── DATA EXCERPTS

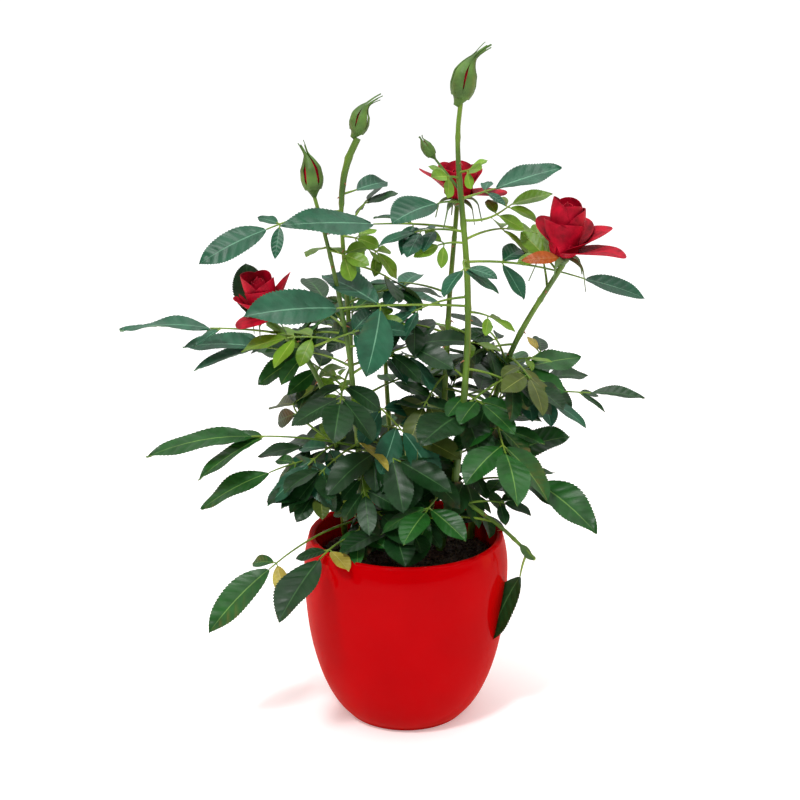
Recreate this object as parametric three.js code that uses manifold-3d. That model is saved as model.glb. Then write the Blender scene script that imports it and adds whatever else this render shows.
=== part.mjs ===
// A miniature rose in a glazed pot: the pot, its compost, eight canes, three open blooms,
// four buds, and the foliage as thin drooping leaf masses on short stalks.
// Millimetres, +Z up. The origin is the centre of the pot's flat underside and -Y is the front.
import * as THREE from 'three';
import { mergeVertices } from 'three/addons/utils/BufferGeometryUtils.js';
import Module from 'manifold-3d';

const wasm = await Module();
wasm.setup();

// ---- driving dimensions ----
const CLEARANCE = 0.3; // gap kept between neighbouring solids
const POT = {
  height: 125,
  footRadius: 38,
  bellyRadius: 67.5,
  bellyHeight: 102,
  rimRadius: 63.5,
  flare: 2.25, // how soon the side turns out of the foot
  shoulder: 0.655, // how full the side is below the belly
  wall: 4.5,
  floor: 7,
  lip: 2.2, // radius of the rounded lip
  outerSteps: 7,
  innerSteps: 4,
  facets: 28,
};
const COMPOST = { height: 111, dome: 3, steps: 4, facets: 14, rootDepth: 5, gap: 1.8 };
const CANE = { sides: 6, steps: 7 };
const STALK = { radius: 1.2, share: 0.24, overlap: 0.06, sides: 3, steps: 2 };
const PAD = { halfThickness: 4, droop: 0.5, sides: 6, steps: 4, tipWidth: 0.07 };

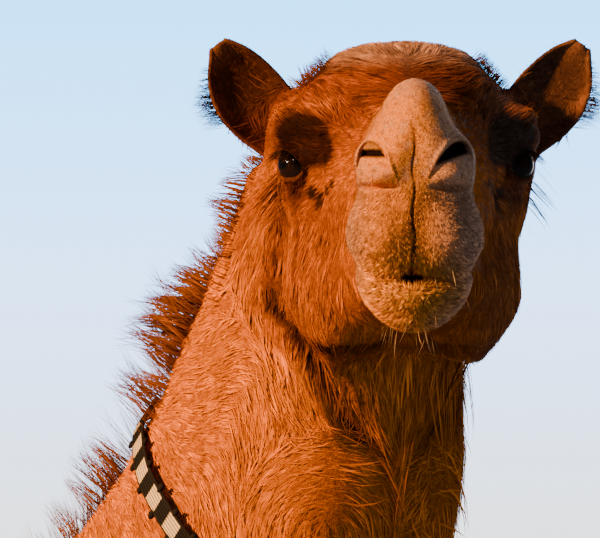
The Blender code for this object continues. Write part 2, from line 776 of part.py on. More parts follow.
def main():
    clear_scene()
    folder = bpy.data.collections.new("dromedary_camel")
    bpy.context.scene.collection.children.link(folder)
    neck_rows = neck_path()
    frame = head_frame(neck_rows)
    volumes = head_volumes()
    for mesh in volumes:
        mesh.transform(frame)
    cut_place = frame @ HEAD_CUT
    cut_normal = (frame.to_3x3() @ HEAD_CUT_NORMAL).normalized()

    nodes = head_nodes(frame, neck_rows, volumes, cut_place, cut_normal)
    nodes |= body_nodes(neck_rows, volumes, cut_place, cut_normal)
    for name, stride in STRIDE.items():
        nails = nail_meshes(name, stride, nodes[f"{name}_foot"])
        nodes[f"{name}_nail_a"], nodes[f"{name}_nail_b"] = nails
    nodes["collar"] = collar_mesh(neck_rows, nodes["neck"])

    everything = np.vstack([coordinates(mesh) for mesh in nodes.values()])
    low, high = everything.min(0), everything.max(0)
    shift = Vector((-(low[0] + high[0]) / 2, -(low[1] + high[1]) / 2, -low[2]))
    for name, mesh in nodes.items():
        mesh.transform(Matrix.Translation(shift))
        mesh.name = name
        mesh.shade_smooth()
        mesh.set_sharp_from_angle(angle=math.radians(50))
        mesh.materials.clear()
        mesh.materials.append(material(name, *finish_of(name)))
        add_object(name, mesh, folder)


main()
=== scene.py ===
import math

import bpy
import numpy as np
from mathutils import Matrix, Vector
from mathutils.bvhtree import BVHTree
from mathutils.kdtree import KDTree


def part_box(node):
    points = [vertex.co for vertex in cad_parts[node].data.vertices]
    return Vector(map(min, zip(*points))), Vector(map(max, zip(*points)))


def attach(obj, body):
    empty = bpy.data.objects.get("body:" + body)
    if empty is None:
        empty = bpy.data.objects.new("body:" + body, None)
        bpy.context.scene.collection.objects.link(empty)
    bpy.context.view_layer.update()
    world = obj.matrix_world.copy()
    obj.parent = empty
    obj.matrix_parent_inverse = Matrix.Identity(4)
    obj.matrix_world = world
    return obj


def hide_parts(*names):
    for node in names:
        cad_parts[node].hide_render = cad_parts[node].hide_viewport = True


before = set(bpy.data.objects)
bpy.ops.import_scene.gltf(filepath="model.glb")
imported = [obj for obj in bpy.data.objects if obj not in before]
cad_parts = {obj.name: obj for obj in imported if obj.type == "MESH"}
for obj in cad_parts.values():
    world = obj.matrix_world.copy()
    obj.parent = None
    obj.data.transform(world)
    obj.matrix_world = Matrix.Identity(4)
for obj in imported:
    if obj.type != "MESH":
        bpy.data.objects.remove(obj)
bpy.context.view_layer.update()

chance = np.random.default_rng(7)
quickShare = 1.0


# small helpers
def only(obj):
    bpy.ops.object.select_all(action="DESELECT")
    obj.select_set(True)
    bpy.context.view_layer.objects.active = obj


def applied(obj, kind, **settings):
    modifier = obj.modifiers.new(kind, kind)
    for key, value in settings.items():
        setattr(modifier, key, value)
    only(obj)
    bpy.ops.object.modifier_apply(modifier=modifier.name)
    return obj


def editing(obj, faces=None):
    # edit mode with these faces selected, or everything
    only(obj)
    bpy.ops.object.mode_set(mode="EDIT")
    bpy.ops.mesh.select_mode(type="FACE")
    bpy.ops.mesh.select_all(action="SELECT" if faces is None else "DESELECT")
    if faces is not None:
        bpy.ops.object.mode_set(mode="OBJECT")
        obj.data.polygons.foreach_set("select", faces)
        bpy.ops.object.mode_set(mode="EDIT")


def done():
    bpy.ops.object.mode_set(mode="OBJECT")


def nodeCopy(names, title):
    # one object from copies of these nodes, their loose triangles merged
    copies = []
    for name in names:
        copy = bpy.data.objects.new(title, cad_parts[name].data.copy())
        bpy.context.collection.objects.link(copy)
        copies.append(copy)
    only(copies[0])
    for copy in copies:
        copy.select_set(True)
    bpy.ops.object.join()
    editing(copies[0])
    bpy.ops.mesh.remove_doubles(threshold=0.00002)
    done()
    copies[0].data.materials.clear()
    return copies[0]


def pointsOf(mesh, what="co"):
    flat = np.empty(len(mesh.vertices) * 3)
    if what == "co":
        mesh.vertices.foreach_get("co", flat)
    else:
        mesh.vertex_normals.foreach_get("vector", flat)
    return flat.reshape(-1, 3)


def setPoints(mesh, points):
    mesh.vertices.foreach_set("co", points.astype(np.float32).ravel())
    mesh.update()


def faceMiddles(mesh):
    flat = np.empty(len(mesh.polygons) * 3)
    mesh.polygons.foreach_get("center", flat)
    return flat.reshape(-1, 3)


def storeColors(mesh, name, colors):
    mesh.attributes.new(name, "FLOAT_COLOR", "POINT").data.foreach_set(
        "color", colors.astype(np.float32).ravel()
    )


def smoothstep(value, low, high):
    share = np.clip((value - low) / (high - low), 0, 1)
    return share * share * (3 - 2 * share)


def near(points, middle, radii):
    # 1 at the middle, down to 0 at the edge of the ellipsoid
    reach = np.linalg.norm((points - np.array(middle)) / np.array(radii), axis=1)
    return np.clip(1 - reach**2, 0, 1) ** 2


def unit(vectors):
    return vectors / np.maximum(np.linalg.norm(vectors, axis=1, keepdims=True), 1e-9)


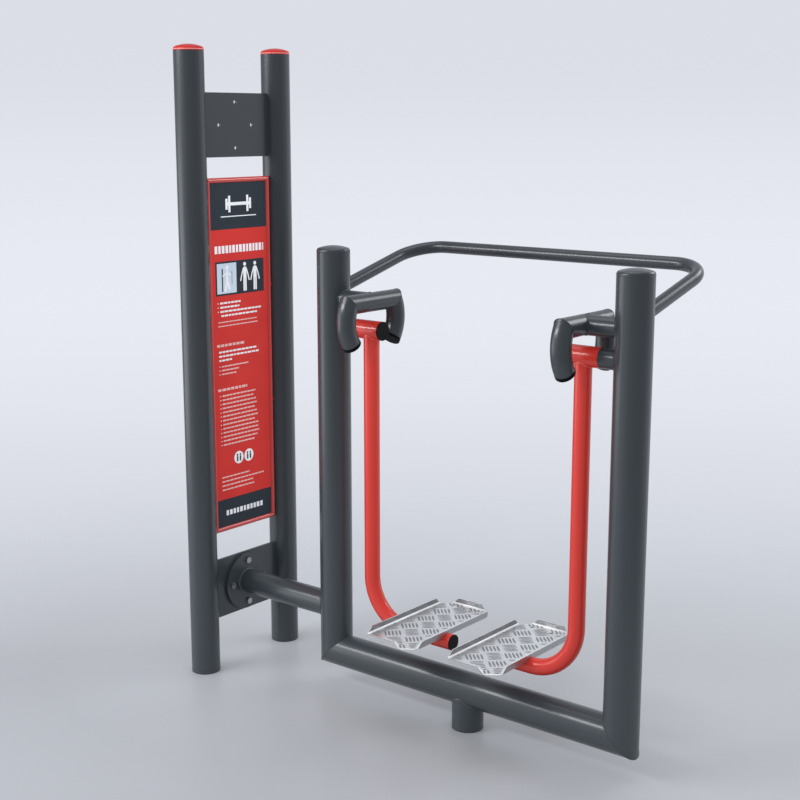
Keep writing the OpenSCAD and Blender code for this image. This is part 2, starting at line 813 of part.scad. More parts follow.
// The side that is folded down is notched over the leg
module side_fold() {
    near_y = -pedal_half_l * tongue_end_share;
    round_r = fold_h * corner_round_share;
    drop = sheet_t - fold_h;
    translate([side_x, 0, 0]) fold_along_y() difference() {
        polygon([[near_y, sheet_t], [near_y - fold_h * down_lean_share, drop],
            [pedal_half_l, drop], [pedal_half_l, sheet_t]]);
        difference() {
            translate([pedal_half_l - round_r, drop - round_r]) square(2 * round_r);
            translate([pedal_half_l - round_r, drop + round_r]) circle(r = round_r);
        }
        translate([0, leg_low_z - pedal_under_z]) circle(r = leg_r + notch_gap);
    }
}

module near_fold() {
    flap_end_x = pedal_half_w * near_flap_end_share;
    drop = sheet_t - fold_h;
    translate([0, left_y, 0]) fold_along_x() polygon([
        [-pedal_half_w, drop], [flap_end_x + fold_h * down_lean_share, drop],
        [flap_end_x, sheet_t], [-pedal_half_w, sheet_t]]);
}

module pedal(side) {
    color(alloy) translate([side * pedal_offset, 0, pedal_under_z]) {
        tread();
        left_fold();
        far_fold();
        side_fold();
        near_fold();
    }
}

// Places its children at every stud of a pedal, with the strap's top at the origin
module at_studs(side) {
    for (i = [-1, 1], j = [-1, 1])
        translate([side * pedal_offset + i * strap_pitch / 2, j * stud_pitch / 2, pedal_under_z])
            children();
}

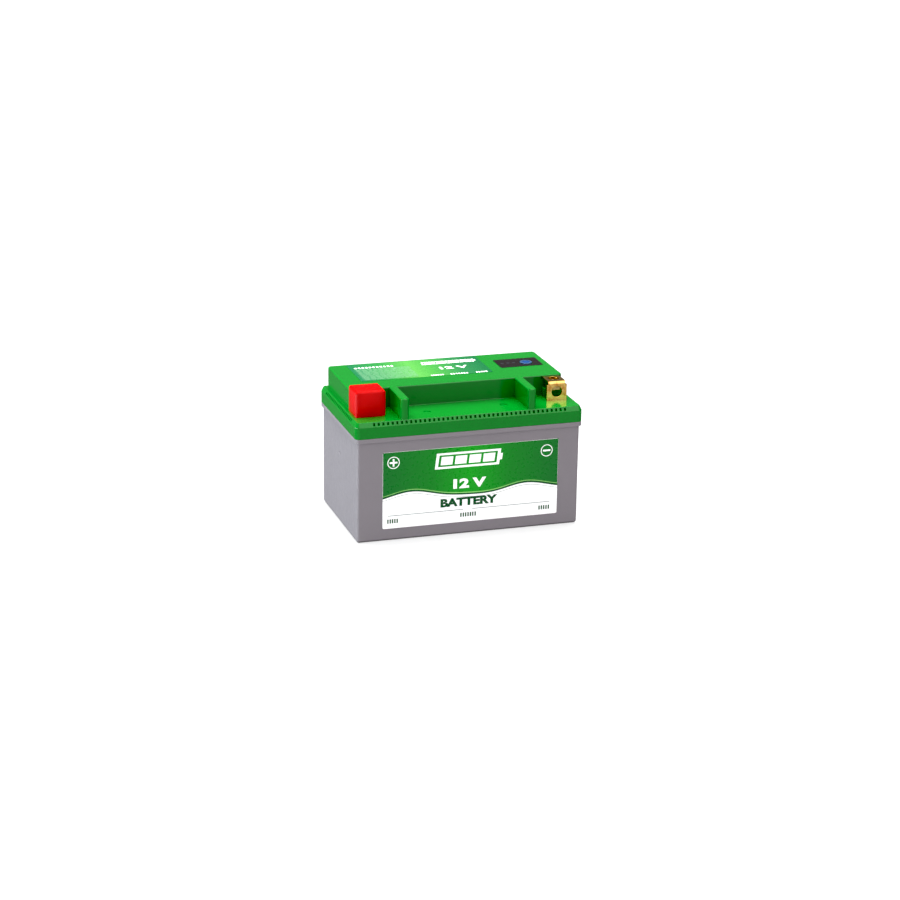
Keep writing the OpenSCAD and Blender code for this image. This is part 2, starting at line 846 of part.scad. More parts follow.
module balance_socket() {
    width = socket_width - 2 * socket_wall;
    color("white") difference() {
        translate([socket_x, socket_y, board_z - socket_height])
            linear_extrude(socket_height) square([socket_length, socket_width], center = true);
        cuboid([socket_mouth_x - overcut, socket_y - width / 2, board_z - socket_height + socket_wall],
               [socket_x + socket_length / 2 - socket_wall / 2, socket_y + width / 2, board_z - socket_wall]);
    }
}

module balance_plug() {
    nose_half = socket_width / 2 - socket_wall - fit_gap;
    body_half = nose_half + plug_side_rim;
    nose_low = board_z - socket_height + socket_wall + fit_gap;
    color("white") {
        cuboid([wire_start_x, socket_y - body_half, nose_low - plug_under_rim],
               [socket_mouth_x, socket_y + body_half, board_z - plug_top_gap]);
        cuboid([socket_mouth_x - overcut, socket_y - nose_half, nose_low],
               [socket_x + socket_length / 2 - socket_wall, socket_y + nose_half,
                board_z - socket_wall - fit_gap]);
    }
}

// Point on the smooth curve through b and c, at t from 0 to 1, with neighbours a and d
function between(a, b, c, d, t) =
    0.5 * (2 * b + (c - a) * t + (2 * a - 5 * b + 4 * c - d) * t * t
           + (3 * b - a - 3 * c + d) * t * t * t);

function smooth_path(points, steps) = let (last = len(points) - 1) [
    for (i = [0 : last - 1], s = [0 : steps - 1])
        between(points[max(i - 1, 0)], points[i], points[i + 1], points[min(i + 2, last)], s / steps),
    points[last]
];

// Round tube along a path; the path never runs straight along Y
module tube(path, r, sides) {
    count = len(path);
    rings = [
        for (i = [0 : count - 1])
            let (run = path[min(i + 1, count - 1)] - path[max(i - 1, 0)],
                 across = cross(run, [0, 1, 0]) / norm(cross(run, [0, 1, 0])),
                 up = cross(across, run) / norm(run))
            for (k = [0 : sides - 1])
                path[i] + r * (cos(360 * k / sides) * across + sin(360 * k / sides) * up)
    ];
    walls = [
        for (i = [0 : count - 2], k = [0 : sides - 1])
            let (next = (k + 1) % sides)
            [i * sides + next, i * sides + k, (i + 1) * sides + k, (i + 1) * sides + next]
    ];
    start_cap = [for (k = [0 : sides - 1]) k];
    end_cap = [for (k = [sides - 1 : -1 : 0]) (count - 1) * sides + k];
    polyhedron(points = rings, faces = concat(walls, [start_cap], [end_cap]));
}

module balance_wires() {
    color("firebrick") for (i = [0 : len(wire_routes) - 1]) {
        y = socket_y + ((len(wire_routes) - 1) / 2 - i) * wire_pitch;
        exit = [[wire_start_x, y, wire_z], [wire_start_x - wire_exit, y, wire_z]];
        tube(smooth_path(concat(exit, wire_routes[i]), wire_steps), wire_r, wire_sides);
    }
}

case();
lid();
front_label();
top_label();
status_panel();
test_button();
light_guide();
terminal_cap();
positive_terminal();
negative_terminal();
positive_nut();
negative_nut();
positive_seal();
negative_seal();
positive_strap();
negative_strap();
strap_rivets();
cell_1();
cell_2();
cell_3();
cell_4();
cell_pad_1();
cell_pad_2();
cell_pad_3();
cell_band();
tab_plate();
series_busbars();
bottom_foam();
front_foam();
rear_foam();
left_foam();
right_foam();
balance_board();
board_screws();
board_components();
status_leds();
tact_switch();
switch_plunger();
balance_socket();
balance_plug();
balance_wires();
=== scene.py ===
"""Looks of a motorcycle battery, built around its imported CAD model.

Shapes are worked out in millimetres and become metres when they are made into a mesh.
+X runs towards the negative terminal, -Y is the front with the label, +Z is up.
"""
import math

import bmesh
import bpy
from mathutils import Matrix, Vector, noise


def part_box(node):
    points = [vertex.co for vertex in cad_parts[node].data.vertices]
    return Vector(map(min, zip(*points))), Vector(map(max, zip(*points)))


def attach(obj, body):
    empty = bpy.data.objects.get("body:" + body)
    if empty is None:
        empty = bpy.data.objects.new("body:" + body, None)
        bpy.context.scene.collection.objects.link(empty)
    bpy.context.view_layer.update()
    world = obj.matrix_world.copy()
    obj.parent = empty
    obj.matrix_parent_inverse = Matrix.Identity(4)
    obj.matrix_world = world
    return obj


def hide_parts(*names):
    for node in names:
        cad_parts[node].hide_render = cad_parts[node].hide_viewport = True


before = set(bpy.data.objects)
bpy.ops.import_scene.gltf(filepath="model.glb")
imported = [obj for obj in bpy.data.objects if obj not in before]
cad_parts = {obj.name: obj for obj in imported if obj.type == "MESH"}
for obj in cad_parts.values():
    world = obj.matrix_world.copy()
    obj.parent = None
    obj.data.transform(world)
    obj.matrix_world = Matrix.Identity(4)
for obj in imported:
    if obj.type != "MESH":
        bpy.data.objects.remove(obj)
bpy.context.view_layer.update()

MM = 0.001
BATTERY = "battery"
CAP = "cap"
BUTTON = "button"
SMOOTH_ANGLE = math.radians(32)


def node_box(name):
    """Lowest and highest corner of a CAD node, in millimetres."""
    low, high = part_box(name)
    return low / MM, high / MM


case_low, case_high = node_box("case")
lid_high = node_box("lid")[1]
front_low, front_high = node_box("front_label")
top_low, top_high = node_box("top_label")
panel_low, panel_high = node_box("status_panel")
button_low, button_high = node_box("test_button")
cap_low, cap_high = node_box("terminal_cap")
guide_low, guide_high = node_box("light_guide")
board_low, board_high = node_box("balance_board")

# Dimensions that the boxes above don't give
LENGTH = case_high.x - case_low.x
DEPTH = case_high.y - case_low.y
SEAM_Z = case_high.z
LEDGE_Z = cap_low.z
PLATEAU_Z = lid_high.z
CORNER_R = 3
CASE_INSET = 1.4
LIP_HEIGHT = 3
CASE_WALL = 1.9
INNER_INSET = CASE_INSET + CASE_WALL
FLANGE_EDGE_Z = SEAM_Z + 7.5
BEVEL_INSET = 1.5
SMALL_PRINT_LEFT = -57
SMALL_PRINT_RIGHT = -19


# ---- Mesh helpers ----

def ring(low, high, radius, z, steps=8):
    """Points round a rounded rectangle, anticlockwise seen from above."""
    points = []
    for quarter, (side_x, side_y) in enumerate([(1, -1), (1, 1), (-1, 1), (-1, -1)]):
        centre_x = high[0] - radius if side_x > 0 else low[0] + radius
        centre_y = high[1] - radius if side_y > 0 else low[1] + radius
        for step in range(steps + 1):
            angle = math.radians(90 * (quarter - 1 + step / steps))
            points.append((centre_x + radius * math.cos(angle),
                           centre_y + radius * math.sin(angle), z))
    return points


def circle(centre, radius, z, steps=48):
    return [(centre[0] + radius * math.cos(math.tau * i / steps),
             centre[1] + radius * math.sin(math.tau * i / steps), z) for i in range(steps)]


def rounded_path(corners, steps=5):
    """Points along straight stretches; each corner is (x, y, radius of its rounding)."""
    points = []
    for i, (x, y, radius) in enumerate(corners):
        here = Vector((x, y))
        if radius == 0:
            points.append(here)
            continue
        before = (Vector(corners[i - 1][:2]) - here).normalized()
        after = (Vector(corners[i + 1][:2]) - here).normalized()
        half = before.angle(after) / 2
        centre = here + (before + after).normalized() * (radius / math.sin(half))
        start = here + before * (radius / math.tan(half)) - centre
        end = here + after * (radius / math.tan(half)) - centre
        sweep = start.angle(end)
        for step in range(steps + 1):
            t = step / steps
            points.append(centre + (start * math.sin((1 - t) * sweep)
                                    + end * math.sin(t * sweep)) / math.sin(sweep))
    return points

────

> _WHAT IS REQUIRED_
Print the lines from the line containing "positive_strap();" to the line containing "SMOOTH_ANGLE = math.radians(32)", both ends included, exactly and with nothing added.

> _THE OUTPUT_
positive_strap();
negative_strap();
strap_rivets();
cell_1();
cell_2();
cell_3();
cell_4();
cell_pad_1();
cell_pad_2();
cell_pad_3();
cell_band();
tab_plate();
series_busbars();
bottom_foam();
front_foam();
rear_foam();
left_foam();
right_foam();
balance_board();
board_screws();
board_components();
status_leds();
tact_switch();
switch_plunger();
balance_socket();
balance_plug();
balance_wires();
=== scene.py ===
"""Looks of a motorcycle battery, built around its imported CAD model.

Shapes are worked out in millimetres and become metres when they are made into a mesh.
+X runs towards the negative terminal, -Y is the front with the label, +Z is up.
"""
import math

import bmesh
import bpy
from mathutils import Matrix, Vector, noise


def part_box(node):
    points = [vertex.co for vertex in cad_parts[node].data.vertices]
    return Vector(map(min, zip(*points))), Vector(map(max, zip(*points)))


def attach(obj, body):
    empty = bpy.data.objects.get("body:" + body)
    if empty is None:
        empty = bpy.data.objects.new("body:" + body, None)
        bpy.context.scene.collection.objects.link(empty)
    bpy.context.view_layer.update()
    world = obj.matrix_world.copy()
    obj.parent = empty
    obj.matrix_parent_inverse = Matrix.Identity(4)
    obj.matrix_world = world
    return obj


def hide_parts(*names):
    for node in names:
        cad_parts[node].hide_render = cad_parts[node].hide_viewport = True


before = set(bpy.data.objects)
bpy.ops.import_scene.gltf(filepath="model.glb")
imported = [obj for obj in bpy.data.objects if obj not in before]
cad_parts = {obj.name: obj for obj in imported if obj.type == "MESH"}
for obj in cad_parts.values():
    world = obj.matrix_world.copy()
    obj.parent = None
    obj.data.transform(world)
    obj.matrix_world = Matrix.Identity(4)
for obj in imported:
    if obj.type != "MESH":
        bpy.data.objects.remove(obj)
bpy.context.view_layer.update()

MM = 0.001
BATTERY = "battery"
CAP = "cap"
BUTTON = "button"
SMOOTH_ANGLE = math.radians(32)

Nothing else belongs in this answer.